Seven government cars arrived shortly after the protest began
and rounded up at least 30 of the NLD members, taking them
away to an unknown destination.
—Indo-Asian News Service, June 19, 2008
Rangoon, summer 2008, and the eastern staircase of the Shwedagon Pagoda spills out into shops and stalls. All the bric-a-brac of Buddhism. The bells, the beads, the monks’ robes and bowls, strings of jasmine flowers, little bamboo cages ripe with birds. For a few kyat, a bit less than a dime, you can release one of them, these nervous little sparrows, release them in a kind of prayer, some essence of that freedom flying to whatever your hope might be.
The Burmese believe in such cause and effect. Do the good deed and you will get the good response. Do the bad deed and you will get the bad response. From the seed the fruit must follow. Hard to argue with such faith, really, though anything one thinks about enough becomes problematic.
Take the pretty metaphor of the sar kaley, the little birds for sale in the cages. “They do have in them an element of bad karma for us also,” as one trishaw driver explains. “The more we buy, the more the man will be encouraged to catch.” Besides, I’m told the birds mostly return to their cages, that they’ve been tamed, that they prefer life with one another like this, the closeness, the community. And I’m told the man sometimes mixes opium with their seed. Or that children often carry the birds home, keep them in glass jars, the lids poked with holes for air. Or that people feed the sparrows to pet lizards or snakes.
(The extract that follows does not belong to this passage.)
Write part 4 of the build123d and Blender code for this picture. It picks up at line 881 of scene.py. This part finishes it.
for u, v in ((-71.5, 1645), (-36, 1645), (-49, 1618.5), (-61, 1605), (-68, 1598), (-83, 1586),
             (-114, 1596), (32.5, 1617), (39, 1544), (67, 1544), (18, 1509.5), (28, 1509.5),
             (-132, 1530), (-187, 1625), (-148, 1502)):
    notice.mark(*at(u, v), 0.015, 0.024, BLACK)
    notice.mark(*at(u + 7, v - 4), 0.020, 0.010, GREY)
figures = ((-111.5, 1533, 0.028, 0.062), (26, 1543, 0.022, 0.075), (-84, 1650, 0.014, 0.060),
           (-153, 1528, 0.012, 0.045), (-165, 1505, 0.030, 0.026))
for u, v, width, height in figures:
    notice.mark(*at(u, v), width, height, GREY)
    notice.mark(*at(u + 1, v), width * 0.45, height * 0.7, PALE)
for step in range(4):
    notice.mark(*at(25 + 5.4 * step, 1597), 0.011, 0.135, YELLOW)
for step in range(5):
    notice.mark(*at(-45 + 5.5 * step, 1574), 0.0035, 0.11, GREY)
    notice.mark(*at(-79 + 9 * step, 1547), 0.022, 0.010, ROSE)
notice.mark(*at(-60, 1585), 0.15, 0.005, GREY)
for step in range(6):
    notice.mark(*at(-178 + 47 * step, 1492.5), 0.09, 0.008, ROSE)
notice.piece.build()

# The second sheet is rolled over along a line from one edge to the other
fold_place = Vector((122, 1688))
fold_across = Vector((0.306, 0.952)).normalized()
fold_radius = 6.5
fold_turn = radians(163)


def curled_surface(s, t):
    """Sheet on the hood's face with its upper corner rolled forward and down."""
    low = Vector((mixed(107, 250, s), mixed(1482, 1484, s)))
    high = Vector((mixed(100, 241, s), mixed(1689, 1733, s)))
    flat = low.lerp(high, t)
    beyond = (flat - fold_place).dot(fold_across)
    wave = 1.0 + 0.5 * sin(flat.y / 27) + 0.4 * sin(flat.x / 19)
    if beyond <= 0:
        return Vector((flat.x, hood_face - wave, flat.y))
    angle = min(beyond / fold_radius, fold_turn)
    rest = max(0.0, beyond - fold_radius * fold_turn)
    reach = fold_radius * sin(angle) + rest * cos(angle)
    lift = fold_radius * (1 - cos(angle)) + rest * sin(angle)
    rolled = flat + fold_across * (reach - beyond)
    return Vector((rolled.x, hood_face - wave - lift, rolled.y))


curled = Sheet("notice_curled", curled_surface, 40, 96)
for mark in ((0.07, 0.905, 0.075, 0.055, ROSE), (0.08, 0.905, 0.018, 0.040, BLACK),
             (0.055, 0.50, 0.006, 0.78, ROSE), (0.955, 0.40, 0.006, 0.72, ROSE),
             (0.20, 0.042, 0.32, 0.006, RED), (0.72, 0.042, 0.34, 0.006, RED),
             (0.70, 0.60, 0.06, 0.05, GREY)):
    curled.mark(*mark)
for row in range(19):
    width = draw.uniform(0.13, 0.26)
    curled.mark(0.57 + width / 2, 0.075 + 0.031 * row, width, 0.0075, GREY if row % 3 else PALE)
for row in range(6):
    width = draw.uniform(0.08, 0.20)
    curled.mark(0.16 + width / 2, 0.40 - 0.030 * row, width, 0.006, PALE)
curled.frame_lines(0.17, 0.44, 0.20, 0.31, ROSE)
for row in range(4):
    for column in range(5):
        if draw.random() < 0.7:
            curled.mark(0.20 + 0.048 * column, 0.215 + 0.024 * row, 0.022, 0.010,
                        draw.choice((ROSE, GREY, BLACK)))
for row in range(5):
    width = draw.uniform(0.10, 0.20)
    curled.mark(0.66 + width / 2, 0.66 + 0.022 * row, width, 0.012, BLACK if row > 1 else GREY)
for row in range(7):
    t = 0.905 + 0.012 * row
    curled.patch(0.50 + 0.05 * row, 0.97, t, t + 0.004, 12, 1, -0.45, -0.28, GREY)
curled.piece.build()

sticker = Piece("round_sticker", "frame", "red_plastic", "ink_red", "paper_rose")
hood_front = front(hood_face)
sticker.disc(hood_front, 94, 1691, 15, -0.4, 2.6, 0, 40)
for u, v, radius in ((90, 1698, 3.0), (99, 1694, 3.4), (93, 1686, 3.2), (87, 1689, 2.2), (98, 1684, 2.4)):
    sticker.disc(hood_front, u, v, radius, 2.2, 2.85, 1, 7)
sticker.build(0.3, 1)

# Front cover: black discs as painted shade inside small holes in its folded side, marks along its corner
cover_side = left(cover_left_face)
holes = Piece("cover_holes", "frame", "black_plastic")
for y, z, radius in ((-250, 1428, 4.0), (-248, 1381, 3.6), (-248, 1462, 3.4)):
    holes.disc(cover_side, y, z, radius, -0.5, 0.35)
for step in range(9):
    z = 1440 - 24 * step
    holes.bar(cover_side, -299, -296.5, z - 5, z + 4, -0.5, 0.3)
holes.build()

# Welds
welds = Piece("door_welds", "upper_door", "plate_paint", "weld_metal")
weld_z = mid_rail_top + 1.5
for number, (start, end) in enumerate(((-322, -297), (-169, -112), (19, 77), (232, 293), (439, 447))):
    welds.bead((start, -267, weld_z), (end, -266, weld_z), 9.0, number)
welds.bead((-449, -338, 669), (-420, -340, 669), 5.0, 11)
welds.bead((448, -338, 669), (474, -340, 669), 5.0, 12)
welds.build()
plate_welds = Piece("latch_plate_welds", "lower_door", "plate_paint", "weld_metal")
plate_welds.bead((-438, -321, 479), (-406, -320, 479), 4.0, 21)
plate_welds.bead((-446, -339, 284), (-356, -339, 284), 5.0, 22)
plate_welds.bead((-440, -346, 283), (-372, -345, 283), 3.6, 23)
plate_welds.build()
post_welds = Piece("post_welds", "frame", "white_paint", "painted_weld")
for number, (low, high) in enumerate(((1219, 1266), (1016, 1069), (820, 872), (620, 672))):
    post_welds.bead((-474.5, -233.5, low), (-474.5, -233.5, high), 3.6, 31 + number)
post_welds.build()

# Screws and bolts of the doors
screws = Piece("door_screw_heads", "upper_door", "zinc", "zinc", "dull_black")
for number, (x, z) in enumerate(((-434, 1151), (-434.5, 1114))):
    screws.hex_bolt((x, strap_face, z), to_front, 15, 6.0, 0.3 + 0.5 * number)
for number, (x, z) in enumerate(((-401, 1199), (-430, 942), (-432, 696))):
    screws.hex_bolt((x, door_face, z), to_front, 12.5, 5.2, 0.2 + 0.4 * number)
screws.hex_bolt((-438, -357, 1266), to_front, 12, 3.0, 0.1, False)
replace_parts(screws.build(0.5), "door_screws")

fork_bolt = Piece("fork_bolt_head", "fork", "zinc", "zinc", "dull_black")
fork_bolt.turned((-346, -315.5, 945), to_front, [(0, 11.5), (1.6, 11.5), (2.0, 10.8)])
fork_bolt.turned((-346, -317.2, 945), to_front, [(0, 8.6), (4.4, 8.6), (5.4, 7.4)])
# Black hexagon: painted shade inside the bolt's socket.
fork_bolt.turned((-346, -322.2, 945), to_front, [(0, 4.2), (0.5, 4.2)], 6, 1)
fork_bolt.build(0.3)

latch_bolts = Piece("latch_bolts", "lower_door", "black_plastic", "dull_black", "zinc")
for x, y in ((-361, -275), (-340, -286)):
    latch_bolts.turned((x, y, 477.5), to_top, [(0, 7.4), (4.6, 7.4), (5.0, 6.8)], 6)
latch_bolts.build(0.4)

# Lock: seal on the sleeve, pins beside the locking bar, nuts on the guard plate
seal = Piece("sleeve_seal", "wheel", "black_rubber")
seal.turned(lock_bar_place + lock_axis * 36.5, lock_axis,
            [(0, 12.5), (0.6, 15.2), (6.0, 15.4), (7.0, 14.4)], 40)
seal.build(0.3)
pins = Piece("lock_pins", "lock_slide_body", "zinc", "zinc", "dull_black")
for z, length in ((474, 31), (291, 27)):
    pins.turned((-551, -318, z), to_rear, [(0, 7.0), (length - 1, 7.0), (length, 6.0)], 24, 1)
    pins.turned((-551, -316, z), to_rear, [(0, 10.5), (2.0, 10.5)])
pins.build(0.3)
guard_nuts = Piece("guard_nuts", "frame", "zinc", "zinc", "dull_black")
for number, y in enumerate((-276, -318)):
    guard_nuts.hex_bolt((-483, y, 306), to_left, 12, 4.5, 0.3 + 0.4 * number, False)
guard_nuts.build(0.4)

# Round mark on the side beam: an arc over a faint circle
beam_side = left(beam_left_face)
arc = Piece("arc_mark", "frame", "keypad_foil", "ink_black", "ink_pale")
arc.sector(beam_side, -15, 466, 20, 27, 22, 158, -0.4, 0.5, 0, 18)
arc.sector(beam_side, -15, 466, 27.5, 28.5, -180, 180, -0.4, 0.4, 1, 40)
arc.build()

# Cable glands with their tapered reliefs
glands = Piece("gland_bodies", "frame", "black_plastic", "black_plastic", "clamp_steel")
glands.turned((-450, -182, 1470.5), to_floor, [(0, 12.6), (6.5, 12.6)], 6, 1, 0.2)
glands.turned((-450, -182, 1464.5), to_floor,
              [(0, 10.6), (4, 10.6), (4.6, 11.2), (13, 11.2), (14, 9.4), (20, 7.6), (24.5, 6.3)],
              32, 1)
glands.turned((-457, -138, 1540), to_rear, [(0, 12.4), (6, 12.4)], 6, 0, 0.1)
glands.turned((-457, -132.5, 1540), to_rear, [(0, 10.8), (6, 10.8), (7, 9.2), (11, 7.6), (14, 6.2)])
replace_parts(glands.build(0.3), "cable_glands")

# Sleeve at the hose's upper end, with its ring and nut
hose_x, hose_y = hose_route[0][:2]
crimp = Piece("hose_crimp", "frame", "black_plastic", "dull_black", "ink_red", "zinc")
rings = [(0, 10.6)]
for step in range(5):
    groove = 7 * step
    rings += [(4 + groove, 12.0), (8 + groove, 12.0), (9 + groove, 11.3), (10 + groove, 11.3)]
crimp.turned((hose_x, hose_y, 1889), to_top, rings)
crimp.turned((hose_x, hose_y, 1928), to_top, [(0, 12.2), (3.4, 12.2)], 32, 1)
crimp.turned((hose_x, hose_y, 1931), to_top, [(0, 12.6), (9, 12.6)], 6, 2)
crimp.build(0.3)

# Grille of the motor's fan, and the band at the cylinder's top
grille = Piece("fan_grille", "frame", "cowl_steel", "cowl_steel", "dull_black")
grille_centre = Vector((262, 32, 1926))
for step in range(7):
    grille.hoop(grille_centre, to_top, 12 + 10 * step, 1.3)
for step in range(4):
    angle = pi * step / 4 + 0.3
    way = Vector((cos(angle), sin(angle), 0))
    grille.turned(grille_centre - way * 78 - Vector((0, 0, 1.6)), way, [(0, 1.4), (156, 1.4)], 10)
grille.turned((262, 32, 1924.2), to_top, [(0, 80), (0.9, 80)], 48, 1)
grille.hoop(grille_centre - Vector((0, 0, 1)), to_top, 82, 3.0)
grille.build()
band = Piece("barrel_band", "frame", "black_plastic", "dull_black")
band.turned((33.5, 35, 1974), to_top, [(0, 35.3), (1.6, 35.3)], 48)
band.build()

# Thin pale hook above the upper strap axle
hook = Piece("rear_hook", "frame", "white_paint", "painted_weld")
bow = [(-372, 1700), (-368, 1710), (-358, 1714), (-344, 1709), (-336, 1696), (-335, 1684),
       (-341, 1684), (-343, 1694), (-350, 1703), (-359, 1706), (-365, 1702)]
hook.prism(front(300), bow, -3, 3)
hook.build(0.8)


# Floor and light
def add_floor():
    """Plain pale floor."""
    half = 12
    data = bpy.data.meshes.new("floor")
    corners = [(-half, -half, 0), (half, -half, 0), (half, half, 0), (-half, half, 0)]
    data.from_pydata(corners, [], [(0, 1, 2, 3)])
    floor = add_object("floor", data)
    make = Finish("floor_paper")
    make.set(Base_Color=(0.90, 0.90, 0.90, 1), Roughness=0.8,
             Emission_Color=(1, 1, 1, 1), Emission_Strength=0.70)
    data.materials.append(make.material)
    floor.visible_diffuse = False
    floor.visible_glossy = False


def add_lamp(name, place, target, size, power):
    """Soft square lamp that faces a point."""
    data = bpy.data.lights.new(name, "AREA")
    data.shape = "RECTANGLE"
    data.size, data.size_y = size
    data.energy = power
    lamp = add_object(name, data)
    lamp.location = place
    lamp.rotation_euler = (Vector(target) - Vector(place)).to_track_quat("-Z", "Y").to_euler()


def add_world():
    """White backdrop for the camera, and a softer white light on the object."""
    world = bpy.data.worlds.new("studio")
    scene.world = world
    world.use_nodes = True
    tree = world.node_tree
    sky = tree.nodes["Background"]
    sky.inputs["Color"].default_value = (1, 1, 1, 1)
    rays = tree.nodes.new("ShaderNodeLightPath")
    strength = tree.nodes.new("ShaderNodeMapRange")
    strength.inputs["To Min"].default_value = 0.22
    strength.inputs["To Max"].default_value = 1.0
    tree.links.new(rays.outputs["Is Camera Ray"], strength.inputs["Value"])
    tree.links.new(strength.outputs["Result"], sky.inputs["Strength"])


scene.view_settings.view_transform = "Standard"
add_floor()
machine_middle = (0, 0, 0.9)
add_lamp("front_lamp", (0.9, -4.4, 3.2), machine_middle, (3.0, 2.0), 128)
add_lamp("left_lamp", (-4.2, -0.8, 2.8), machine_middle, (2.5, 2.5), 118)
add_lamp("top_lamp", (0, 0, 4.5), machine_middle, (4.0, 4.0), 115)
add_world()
Or that some deep-fry the little birds whole, eat them crispy and spicy, like they eat crickets and small frogs.
All in all, not a perfect way to earn merit, these so-called lucky birds, yet still people feel compelled to release them on special occasions, funerals, weddings, birthdays, all the obvious days, all the obvious anniversaries, all the obvious wishes wished.
A MONTH, TWO MONTHS, and soon will be a year after Cyclone Nargis. Already a year has passed since the marching of monks last September, just as already 20 years have passed since the uprisings of 1988, just as soon will mark 20 years since the election of 1990, and then 50 years since the bloody coup that toppled the civilian government in 1962.
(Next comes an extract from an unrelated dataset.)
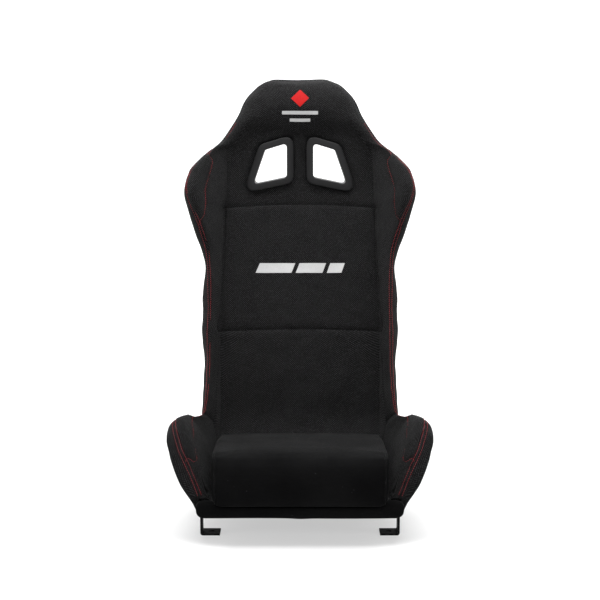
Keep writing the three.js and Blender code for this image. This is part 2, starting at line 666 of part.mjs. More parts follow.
// ---------------------------------------------------------------- lip under the cushion's front
// A band with raised, rounded ends that fill the corners beside the cushion.
function frontLip() {
  const [low, high, horn] = [55, 80, 93];
  const right = [
    [199, low], [206, low + 7], [211, low + 18], [211, horn - 9], [206, horn - 2], [199, horn],
    [187, horn], [183, horn - 3], [176, high],
  ];
  const left = right.map(([x, z]) => [-x, z]).reverse();
  const turn = new THREE.Matrix4().makeRotationX(Math.PI / 2);
  return prism(polygon([...right, ...left]), 11, turn.setPosition(0, PAN_FRONT_Y - GAP, 0));
}

// ---------------------------------------------------------------- seat cushion
const CUSHION_N = 4; // gap under it, filled by the hook-and-loop strips
const CUSHION_FRONT = -292;
const CUSHION_LOW = 81; // the front edge hangs a little over the lip
const CUSHION_TOP_FRONT = 192;
const CUSHION_TOP_REAR = 154;
const CUSHION_REAR_S = 342;
const TAPE_X = [80, 110]; // the hook and loop strips' sides
const TAPE_SPAN = [40, 200]; // and the stations of their ends
const TAPE_T = 1.5;

function seatCushion() {
  const edge = 7; // bevel on every edge
  const under = steps(PAN_LENGTH, CUSHION_REAR_S, 6).map((s) => place(s, 0, CUSHION_N + edge));
  const outline = [
    [CUSHION_FRONT + edge + 2, CUSHION_LOW + edge],
    [PAN_FRONT_Y + 8, PAN_Z + CUSHION_N + edge],
    ...under.map((p) => [p.y, p.z]),
    [CUSHION_FRONT + 190, 184 - edge],
    [CUSHION_FRONT + 40, CUSHION_TOP_FRONT + 2 - edge],
    [CUSHION_FRONT + 16, CUSHION_TOP_FRONT - 2 - edge],
    [CUSHION_FRONT + edge + 1, CUSHION_TOP_FRONT - 14 - edge],
    [CUSHION_FRONT + edge - 4, 140],
  ];
  const half = CUSHION_HALF - edge;
  const options = { depth: 2 * half, bevelSize: edge, bevelThickness: edge, bevelSegments: 2 };
  const shape = new THREE.ExtrudeGeometry(polygon(outline), options);
  return solid(shape.applyMatrix4(sideways(-half)));
}

// ---------------------------------------------------------------- the parts
const head = pad(HEAD_ROWS, HEAD_COLUMNS, (r, c) => {
  const spread = HEAD_ROWS[r] >= HEAD_SHOULDER;
  return spread || (Math.abs(HEAD_COLUMNS[c]) < 1 && Math.abs(HEAD_COLUMNS[c + 1]) < 1);
});
add("head_pad", head.subtract(slotCut()).subtract(mirrored(slotCut())), "mesh_fabric");
add("upper_back_pad", pad(steps(SEAM_LOW + GAP, SEAM_HIGH - GAP, 3), PANEL_COLUMNS), "mesh_fabric");
add("lower_back_pad", pad(steps(BASE_END + GAP, SEAM_LOW - GAP, 7), PANEL_COLUMNS), "mesh_fabric");
add("base_pad", pad([2, 12, 210, 232, 255, 278, BASE_END - GAP], PANEL_COLUMNS), "mesh_fabric");
addPair("back_bolster", pad(BACK_ROWS, SIDE_COLUMNS), "mesh_fabric");
addPair("leg_bolster", leg, "mesh_fabric");
add("front_lip", frontLip(), "cushion_fabric");
add("rear_cover", rearCover, "mesh_fabric");
add("rear_head_cover", rearHeadCover, "mesh_fabric");
const onCover = (n) => COVER_BACK - n;
const zipTape = strip([-11, 11], [ZIP_LOW, ZIP_HIGH], [onCover(ZIP_T), onCover(GAP)]);
const zipSlider = strip([-5, 5], [ZIP_LOW + 4, ZIP_LOW + 20], [onCover(ZIP_T + 4), onCover(ZIP_T + GAP)]);
add("zip_tape", zipTape, "webbing");
add("zip_slider", zipSlider, "zinc");
addPair("front_bezel", frontBezel, "plastic");
addPair("rear_bezel", rearBezel, "plastic");

add("frame_hoop", frameHoop, "frame_steel");
add("front_cross_tube", crossTube(-226, 64.5, BASE_TUBE_X - 4, CROSS_R), "frame_steel");
add("hip_cross_tube", crossTubeAt(HIP), "frame_steel");
add("lumbar_cross_tube", crossTubeAt(LUMBAR), "frame_steel");
add("shoulder_cross_tube", crossTubeAt(SHOULDER), "frame_steel");
add("head_cross_tube", crossTubeAt(HEAD_TUBE), "frame_steel");
add("head_upright", headUpright(), "frame_steel");
add("seat_pan", seatPan, "frame_steel");
for (const [name, s] of Object.entries(STRAP_STATIONS)) {
  const reach = hoopX(s) + 4;
  const span = [s - STRAP_W / 2, s + STRAP_W / 2];
  add(`${name}_strap`, strip([-reach, reach], span, [PAD_BACK - 2.6, PAD_BACK - 0.6]), "webbing");
}

addPair("side_plate", sidePlate, "frame_steel");
for (const [end, y] of Object.entries(boltYs)) {
  addPair(`${end}_bracket`, bracket(y), "bracket_steel");
  addPair(`${end}_bolt`, bolt(y), "zinc");
  addPair(`${end}_washer`, washer(y), "zinc");
  addPair(`${end}_weld_nut`, nut(y), "zinc");
}

add("seat_cushion", seatCushion(), "cushion_fabric");
addPair("hook_strip", strip(TAPE_X, TAPE_SPAN, [0.3, 0.3 + TAPE_T]), "webbing");
addPair("loop_strip", strip(TAPE_X, TAPE_SPAN, [0.6 + TAPE_T, 0.6 + 2 * TAPE_T]), "webbing");

seat.position.y = -CENTRE_Y;

export default seat;
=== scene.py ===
"""A fixed-back racing seat: sewn mesh-fabric covers, red topstitching, a soft cushion and the hardware.

Every fabric piece is laid out on one surface. A station s runs rearwards along the seat pan and then
up the backrest; v crosses the seat from 0 in the middle, past the bolster's root (1), crest (3) and
widest line (4), to the hem behind it (6). Those are in millimetres, and meshes are in metres.
"""

import math

import bmesh
import bpy
import numpy as np
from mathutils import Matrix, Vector
from mathutils.bvhtree import BVHTree


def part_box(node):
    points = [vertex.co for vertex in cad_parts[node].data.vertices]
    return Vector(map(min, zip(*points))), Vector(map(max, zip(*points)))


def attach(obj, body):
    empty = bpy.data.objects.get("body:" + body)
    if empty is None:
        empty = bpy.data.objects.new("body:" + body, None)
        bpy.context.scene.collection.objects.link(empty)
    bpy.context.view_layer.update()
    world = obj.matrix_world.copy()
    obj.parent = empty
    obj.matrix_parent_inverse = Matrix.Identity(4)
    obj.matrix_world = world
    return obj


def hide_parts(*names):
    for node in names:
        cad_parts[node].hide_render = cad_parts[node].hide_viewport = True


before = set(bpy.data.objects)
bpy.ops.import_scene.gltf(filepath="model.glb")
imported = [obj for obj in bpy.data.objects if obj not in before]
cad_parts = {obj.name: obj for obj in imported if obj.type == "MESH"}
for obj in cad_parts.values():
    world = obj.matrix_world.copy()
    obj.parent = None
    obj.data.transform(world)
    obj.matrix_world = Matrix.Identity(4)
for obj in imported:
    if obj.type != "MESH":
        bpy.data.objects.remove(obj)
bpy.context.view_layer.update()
MM = 0.001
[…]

All this time and what’s striking is how little seems to change in Burma. More than 130,000 people reported dead or missing in the cyclone, 25-foot storm surges across the Irrawaddy Delta, and the only evidence in Rangoon are the trees down or gone, the fences crumpled, a few more windows broken. It’s hard not to feel disappointed—disappointed and relieved—relieved to find everything the same as it was before. The same broken sidewalks, the same busy press of people, the crowded shop fronts, the smell of fish paste, of charcoal, of diesel, of palm sugar cooking.
This is my fourth time to Myanmar, to Burma, and maybe now I find more abandoned buildings in Yangon, or Rangoon, the government gone to Naypyidaw, the new capital to the north. There might be fewer trees from the storm. More crows than I seem to remember. Less electricity. But one has to search for differences. There are still monks carrying their bowls for alms in the mornings, their robes the color of rust. Still soldiers posted in pairs, always those poly-green uniforms, always those helmets, always those guns. Fewer rats in the city, come to think of it, the water table higher perhaps. One walks the streets of Rangoon and senses that time is somehow different here, somehow eternal, or stopped.
“You know,” a Burmese friend tells me, “I am beginning to question our Buddhist beliefs. I mean, isn’t everything supposed to be about change?”
We’re at one of the many beer stations in town, the place packed, the night cool, ceiling strung with lights, and he’s smiling and joking and not joking and not smiling at the same time. “Where’s the idea of karma?” he’s asking. “The bad men live old. The good men die soon.”
IT’S TRUE, the days pass here without passing at all, yet always there seems another anniversary to mourn, another season of handwringing from the West, another year of waiting for a generation of generals to die. Because that, one diplomat tells me, is the only real game plan for most of the embassies in town, just hold out and hope that the next leaders will be more enlightened.
“Easy to feel slightly glum about it all,” she says, a faint whiff of condescension in her voice, that old colonial weariness in the way she presses her lips into a line, that ho-hum-let’s-make-the-best-of-our-hardship-assignment-shall-we? shrug of her shoulders.
Or, as my Burmese friend at the beer garden would later put it—the same friend who wonders aloud about his Buddhist beliefs, who tells me earlier how he was studying philosophy at the university when it closed in 1988, how he and his classmates ran as soldiers started firing into the crowds, how he kept running, became a monk for a few years, became a pilgrim going monastery to monastery—as my friend would say, there weren’t many options left to him at the time. His smile sours as we stand to leave for the night. On the street, just before we say goodbye, he smiles and curses. “You know,” he says, “I have been waiting for one day since I was 16 years old.”
William Lychack is the author of a novel, The Wasp Eater, and is currently the writer in residence at Phillips Academy.